Nada foi referido ao acaso, cada detalhe foi uma fonte potencial de informação e de inspiração – a fasquia elevou-se.

A representação da “Festin des Dieux” por drag queens, confundiu padres e bispos franceses, já pensando que era a Última Ceia (e se fosse? ambas são representações fictícias concebidas pela imaginação do autor), provocando-lhes uma azia descabida. O Papa Francisco penso que nem reagiu, porque felizmente sabe contar, e percebeu pelo menos que, atendendo ao número de personagens, não seria a Última Ceia…. Enfim, Paris é tudo isto, inclusivamente motivar o questionamento. Porém… os narradores televisivos poderiam aqui ter um papel mais assertivo na partilha de conhecimento, para não confundirem mitologia com cristianismo.

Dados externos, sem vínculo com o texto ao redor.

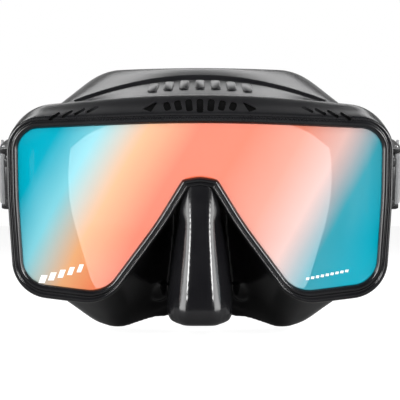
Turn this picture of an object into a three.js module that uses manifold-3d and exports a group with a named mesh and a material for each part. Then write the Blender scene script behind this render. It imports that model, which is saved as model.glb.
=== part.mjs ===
// Single-lens diving mask: a soft silicone skirt with a nose pocket is moulded round one flat
// tempered pane and a hard stiffening ring. A swivelling buckle on each side carries the strap.
// Millimetres, +Z up, -Y is the front. The origin is on the lens's front face, on the centreline,
// midway between the brow edge and the top of the nose notch.
import * as THREE from "three";
import { mergeVertices } from "three/addons/utils/BufferGeometryUtils.js";
import Module from "manifold-3d";

const wasm = await Module();
wasm.setup();

// ---------- driving dimensions ----------
const LENS_HALF_WIDTH = 78.3; // seen width of the pane, at the brow corners
const BRIDGE_HEIGHT = 12; // from the origin up to the brow edge, and down to the nose notch
const LENS_DROP = 60.8; // from the origin down to the pane's lowest edge
const LENS_THICKNESS = 3.8;
const GAP = 0.3; // kept between pieces that touch
const LIP = 1.6; // how far the pane's bevelled edge runs in under the skirt
const RIM_SIDE = 5.2; // width of the rim beside, below and in the notch of the pane
const RIM_BOTTOM = 6.2;
const RIM_NOTCH = 4.4;
const BROW_RISE = 12.8; // height of the sloping brow band above the pane
const BROW_TAPER = 0.36; // how much of the brow band's height is lost by the corners
const BROW_DEPTH = 8.6; // where the brow band ends behind the lens plane
const SKIRT_WALL = 1.8;
const FLANGE = 1.3; // thickness of the flange that seals on the face
const FACE_DEPTH = 44; // from the lens plane to the face, on the centreline
const FACE_CURVE = 0.0063; // the face falls back by this times x squared
const FOREHEAD_RISE = 27; // from the brow edge of the pane up to the top of the seal
const CHEEK_DROP = 20.2; // from the pane's lowest edge down to the lowest cheek
const NOSE_REACH = 13.8; // how far the nose pocket stands out in front of the pane
const NOSE_LENGTH = 61.5; // from the notch down to the floor of the pocket
const BUCKLE_SPAN = 2 * LENS_HALF_WIDTH + 10.4; // between the two swivel pins
const BUCKLE_BACK = 19; // the pins lie this far behind the lens plane
const BUCKLE_HEIGHT = -13.5;
const STRAP_PITCH = THREE.MathUtils.degToRad(18); // the strap rises towards the crown
const STRAP_WIDTH = 22;
const STRAP_THICKNESS = 1.8;
const STRAP_REACH = 187; // how far behind the lens the strap's back lies
const STRAP_RISE = 36;
const ROLLER_RADIUS = 2.2;
const ROLLER_OFFSET = 17; // from the swivel pin back to the roller
const PIN_RADIUS = 1.25;
const STRAP_END = 52; // the strap turns with its buckle as far as this from the pin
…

Momentos de maior destaque:

1 - Os Gojira, a primeira banda de heavy metal a participar neste tipo de espectáculo, e as muitas Marias Antonietas decapitadas nas janelas do edifício Conciergerie segurando a sua própria cabeça, enquanto aparecia a palavra “liberdade”, a primeira do lema da França, que é “Liberdade, Fraternidade e Igualdade”.– para mim é a imagem preferida.

2 - As dez estátuas de mulheres, grandes francesas da História que vão ficar para sempre nas margens do Sena.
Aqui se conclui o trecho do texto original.